The researchers asked 126 study participants to take either a caffeine pill (equal to about 2 to 3 cups of coffee) or a placebo pill with no caffeine. After a 30-minute wait, the time it takes for caffeine to be absorbed in the bloodstream, everyone looked at a series of photos designed to elicit positive or negative emotions. The positive ones showed scenes like laughing babies and an older affectionate couple; a graphic view of thumb surgery and police in protective gear at a riot were examples from the negative photos. Everyone rated each photo for how much it evoked a positive or negative reaction using a scale of 1 to 9.
One week later, participants returned to take pills again, but those who got caffeine the first time were given placebos on the second visit, while the earlier placebo-takers got real caffeine on their next visit. Then they all filled out questionnaires about how much chronic stress they faced and its causes. Again, after a 30-minute break, they viewed the photos.
When people had caffeine on board, the more chronic stress they faced, the more negative emotion they experienced in response to both the negative and the positive photos. “Caffeine seems to create a negatively biased lens that they’re seeing the world through,” says study author Lydia Roos, MA, a PhD candidate in Health Psychology at University of North Carolina at Charlotte, who worked with Jeanette M. Bennett, PhD, Associate Professor.

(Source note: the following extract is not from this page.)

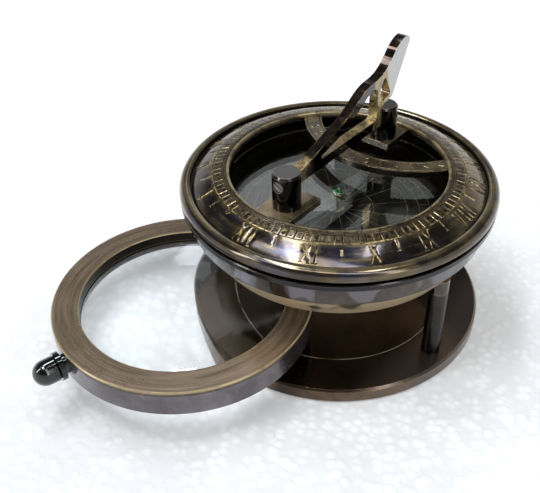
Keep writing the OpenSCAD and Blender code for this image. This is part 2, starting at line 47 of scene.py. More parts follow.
# Sizes of the dial in millimetres, as the CAD has them
INNER_R = 25.6
BAND_R = 34.5
TOP_Z = 41.2
CROWN = 3.2
BRIDGE_Z = 40.4
BRIDGE_H = 1.6
FRONT_TONGUE = (4.5, -12.8)
REAR_TONGUE = (3.7, 15.8)
ARC_CENTRE = (0.0, 30.6)
ARC_IN = 22.0
ARC_OUT = 26.3
BEAD_X = 35.8
BEAD_Z = 37.29
BEAD_R = 1.7

# Places on the other pieces in millimetres, as the CAD has them
BASE_R = 36.8
RECESS_R = 26.7
CASE_Z = 22.4
BELT_Z = 29.1
FLANGE_Z = 34.2
RING_AT = (-18.285, -36.356, 0.0)
RING_R = 31.0
RING_IN = 24.6
JOINT_Z = 15.3
POST_TOP_Z = 49.0
HINGE_Z = 46.5
HEAD_R = 1.2

# Radii of the engraving in millimetres: lines, the minute ladder, half hours, and rear ticks
LIP_LINES = (26.35, 26.8)
LADDER_IN = 27.3
LADDER_OUT = 29.6
CELL_GROOVE = (27.72, 29.12)
HALF_TIP = 32.3
REAR_LINES = (30.5, 31.3, 33.3)
TICKS_OUT = 34.1

# Counts of ladder cells, S curls and parts of a curl, and the degrees where a row starts
LADDER_CELLS = 108
FIRST_CELL = -86
CURLS = 17
FIRST_CURL = 203
CURL_PARTS = 4

# Steps round a circle, round the inner rows of the band's points, and over the bead
RING_STEPS = 480
GRID_STEPS = 240
BEAD_STEPS = 16

# Side of the squares that straight grooves are looked up in, and the least depth that is a cut
LOOKUP = 2
LEAST_CUT = 1e-6

# Kinds of faces on an engraved piece, which are also its material slots
PLAIN, GOLD_CUT, DARK_CUT = 0, 1, 2

# Edges are sharp from this angle on, in degrees
SHARP_ANGLE = 28


class Nodes:
    """A short way to write the node tree of a material or of the world."""

    def __init__(self, owner, output):
        owner.use_nodes = True
        self.owner = owner
        self.tree = owner.node_tree
        self.tree.nodes.clear()
        self.out = self.new(output)

    def new(self, kind, inputs=None, **props):
        """A new node with its properties set and its inputs set or linked."""
        node = self.tree.nodes.new(kind)
        for key, value in props.items():
            setattr(node, key, value)
        for key, value in (inputs or {}).items():
            self.put(node.inputs[key], value)
        return node

    def put(self, socket, value):
        """Links an input to another node's output, or sets its value."""
        if isinstance(value, bpy.types.NodeSocket):
            self.tree.links.new(value, socket)
        elif isinstance(value, (tuple, list)) and len(value) == 3 and socket.type == "RGBA":
            socket.default_value = (*value, 1.0)
        else:
            socket.default_value = value

    def math(self, op, a, b=0.0, clamp=False):
        node = self.new("ShaderNodeMath", operation=op, use_clamp=clamp)
        self.put(node.inputs[0], a)
        self.put(node.inputs[1], b)
        return node.outputs[0]

    def times(self, first, *others):
        """The product of all values."""
        for value in others:
            first = self.math("MULTIPLY", first, value)
        return first

    def most(self, first, *others):
        """The largest of all values."""
        for value in others:
            first = self.math("MAXIMUM", first, value)
        return first

    def vec(self, op, a, b=(0, 0, 0), out=0):
        node = self.new("ShaderNodeVectorMath", operation=op)
        self.put(node.inputs[0], a)
        self.put(node.inputs[1], b)
        return node.outputs[out]

    def split(self, vector):
        """The x, y and z of a vector."""
        return self.new("ShaderNodeSeparateXYZ", {0: vector}).outputs

    def facing(self):
        """The x, y and z of the surface's normal."""
        return self.split(self.new("ShaderNodeNewGeometry").outputs["Normal"])

    def mix(self, share, a, b):
        """A colour that goes from a to b."""
        node = self.new("ShaderNodeMix", data_type="RGBA")
        self.put(node.inputs[0], share)
        self.put(node.inputs[6], a)
        self.put(node.inputs[7], b)
        return node.outputs[2]

    def blend(self, share, a, b):
        """A number that goes from a to b."""
        node = self.new("ShaderNodeMix", data_type="FLOAT")
        self.put(node.inputs[0], share)
        self.put(node.inputs[2], a)
        self.put(node.inputs[3], b)
        return node.outputs[0]

    def ramp(self, value, low, high, a=0.0, b=1.0):
        """A smooth step from a at low to b at high."""
        node = self.new("ShaderNodeMapRange", {0: value, 1: low, 2: high, 3: a, 4: b})
        node.interpolation_type = "SMOOTHSTEP"
        return node.outputs[0]

    def band(self, value, start, full, fade, end):
        """1 between full and fade, and 0 before start and after end."""
        return self.times(self.ramp(value, start, full), self.ramp(value, fade, end, 1.0, 0.0))

    def place(self):
        """Position on the piece in millimetres."""
        coord = self.new("ShaderNodeTexCoord").outputs["Object"]
        node = self.new("ShaderNodeVectorMath", operation="SCALE")
        self.put(node.inputs[0], coord)
        node.inputs["Scale"].default_value = 1 / MM
        return node.outputs[0]

    def noise(self, at, scale, detail=3.0, rough=0.55, warp=0.0):
        node = self.new("ShaderNodeTexNoise", {"Vector": at, "Scale": scale, "Detail": detail,
                                               "Roughness": rough, "Distortion": warp})
        return node.outputs["Fac"]

    def stretched(self, at, factors):
        return self.vec("MULTIPLY", at, factors)

    def radius(self, at, centre=(0, 0, 0)):
        """Distance from the upright line through a centre."""
        flat = self.vec("MULTIPLY", self.vec("SUBTRACT", at, centre), (1, 1, 0))
        return self.vec("LENGTH", flat, out=1)

    def polar(self, at, centre, along, across, typical=30):
        """Coordinates for marks that run in circles about a centre, and the distance from it."""
        x, y, z = self.split(self.vec("SUBTRACT", at, centre))
        flat = self.new("ShaderNodeCombineXYZ", {0: x, 1: y}).outputs[0]
        radius = self.vec("LENGTH", flat, out=1)
        cosine, sine, _ = self.split(self.vec("NORMALIZE", flat))
        joined = self.new("ShaderNodeCombineXYZ", {
            0: self.times(radius, across),
            1: self.times(cosine, typical * along),
            2: self.math("ADD", self.times(sine, typical * along), self.times(z, across))})
        return joined.outputs[0], radius

    def edges(self, radius_mm, low=0.012, high=0.2):
        """1 near sharp convex or concave edges, 0 on open faces."""
        bevel = self.new("ShaderNodeBevel", samples=6)
        bevel.inputs["Radius"].default_value = radius_mm * MM
        normal = self.new("ShaderNodeNewGeometry").outputs["Normal"]
        dot = self.vec("DOT_PRODUCT", bevel.outputs[0], normal, out=1)
        return self.ramp(self.math("SUBTRACT", 1.0, dot), low, high)

    def bump(self, height, distance_mm, strength, normal=None):
        node = self.new("ShaderNodeBump")
        node.inputs["Strength"].default_value = strength
        node.inputs["Distance"].default_value = distance_mm * MM
        self.put(node.inputs["Height"], height)
        if normal is not None:
            self.put(node.inputs["Normal"], normal)
        return node.outputs[0]

    def rounded(self, radius_mm):
        """The normal as if sharp edges were rounded."""
        bevel = self.new("ShaderNodeBevel", samples=4)
        bevel.inputs["Radius"].default_value = radius_mm * MM
        return bevel.outputs[0]

    def surface(self, **inputs):
        """Ends a material with a principled surface."""
        node = self.new("ShaderNodeBsdfPrincipled")
        for key, value in inputs.items():
            self.put(node.inputs[key.replace("_", " ")], value)
        self.put(self.out.inputs[0], node.outputs[0])
        return self.owner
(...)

A deeper look at the results showed that work stress—too many demands at work—drove the chronic stress. “Caffeine is like a double whammy if you’re already overextended at work,” says Bennett. “Stress influences our perceptions. It can focus our attention on the negative. Caffeine appears to increase that and leads us to react with more negative emotions.” That may be because chronic stress activates the amygdala, a structure in the brain that warns us a threat is looming. Caffeine also revs up the amygdala, so perhaps it is amplifying the sense of threat and dialing our emotions even further over to the negative side, suggests Roos.
So, is the solution to stop drinking coffee? Not necessarily. “Most of us use it, and when we’re stressed we often drink more, but awareness of this is key,” Bennett points out. If you’re in a stressful work environment, try to limit the caffeine, Roos advises, because the unintended consequences of too much are likely to make you even more upset. If you work at a mellow yoga studio, on the other hand, an extra cup in the morning may have no ill effects at all on your mood.
The Society for Biopsychosocial Science and Medicine (APS) (www.thesbsm.org), founded in 1943, is an international multidisciplinary academic society that organizes an annual scientific meeting and educational programs. Psychosomatic Medicine is its scientific journal. The membership of over 700 is composed of academic scientists and clinicians in medicine, psychiatry, epidemiology, health psychology and allied health services. The mission of the SBSM is “to advance and integrate the scientific study of biological, psychological, behavioral and social factors in health and disease.”